Cindy Carol (born Annette Carol Sydes; October 11, 1944) is an American actress. She was credited as Carol Sydes before her starring role as Gidget in Gidget Goes to Rome (1963).

==Personal==
She was born to Thomas and Ruth Sydes, who had three other children: Anthony, Jonathan, and Debbie, Her father was a high school English teacher, and she attended North Hollywood High School, where she was a cheerleader.

==Career==
Carol's first recorded role was as an uncredited schoolgirl in Good Morning, Miss Dove (1955).
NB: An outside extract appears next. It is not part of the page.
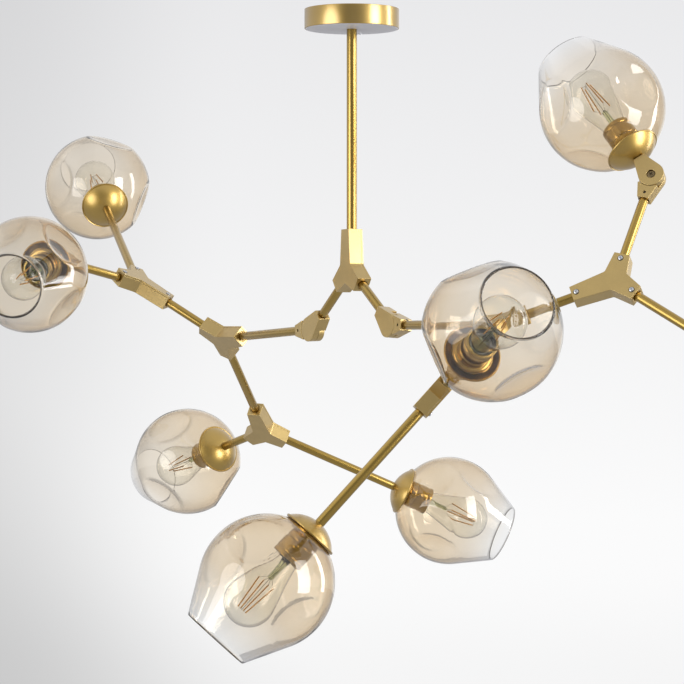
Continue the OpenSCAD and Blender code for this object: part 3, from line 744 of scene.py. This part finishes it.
class CHANDELIER_OT_knuckles(bpy.types.Operator):
    """Make the half-lap friction knuckles with their pivot and set screws"""
    bl_idname = "chandelier.knuckles"
    bl_label = "Friction knuckles"

    def execute(self, context):
        s, look = context.scene.chandelier_metal, finishes(context.scene)
        bronze = plain_metal("pivot_bronze", (0.2, 0.15, 0.08), 0.35)
        half = KNUCKLE_T / 2
        for name, (frame, bend, side, head, length) in KNUCKLES.items():
            swung = frame @ turn("Z", bend + 180)
            for kind, place, long, at in (("fixed", frame, KNUCKLE_LEN, side),
                                          ("swing", swung, length, -side)):
                node = "knuckle_%s_%s" % (name, kind)
                bm, out = knuckle_half(place, long, at, at == head)
                if long == LAMP_KNUCKLE_LEN:
                    lathe(bm, place, ((-long - STEM_IN, 0), (-long - STEM_IN, ROD_D / 2),
                                      (-long + 2, ROD_D / 2), (-long + 2, 0)), 48, closed=False)
                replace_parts(piece("half_" + node, bm, look.cast, BODY_OF[node], 28,
                                  s.edge / MM), node)
                if at == head:
                    bm = bmesh.new()
                    cross_head(bm, out @ along(half - PIVOT_HEAD_H + PIVOT_BASE) @ turn("X", 25),
                               PIVOT_HEAD_R - 0.1, PIVOT_HEAD_H - HEAD_SUNK - PIVOT_BASE, 0.8)
                    piece("pivot_screw_" + name, bm, bronze, BODY_OF[node])
                # The sunk grub screw is painted near black as painted shade, so its hole reads
                # dark
                if at < 0 and long == KNUCKLE_LEN:
                    bm = bmesh.new()
                    disc(bm, set_screw_seat(place), SET_SCREW_R, half - SET_SCREW_DEPTH,
                         half - SET_SCREW_SUNK, 24)
                    piece("set_screw_" + name, bm, look.painted_shade, BODY_OF[node])
        return {"FINISHED"}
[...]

Under the name of Carol Sydes, she made a guest appearance in an episode of Medic that same year. This was followed by guest appearances in seven episodes of Leave It to Beaver in the years 1957–60, four of them in the role of Alma Hanson, the other three (one uncredited) in various other roles. Following guest appearances on My Three Sons in 1961 and The Donna Reed Show in 1962, she played the roles of Betty in the film Cape Fear and Binkie Massey in the 1962–63 CBS television series The New Loretta Young Show, which ran only for 26 weeks.

In 1963, taking the new stage name of Cindy Carol, she starred as Gidget in the third and final Gidget feature film, Gidget Goes to Rome. The role had previously been played by Sandra Dee and Deborah Walley.

Carol subsequently made a single guest appearance in Vacation Playhouse in 1964. Then in 1965 she appeared as Susan in the television series Never Too Young, and starred as Pandora Leaf in the James Stewart family comedy Dear Brigitte.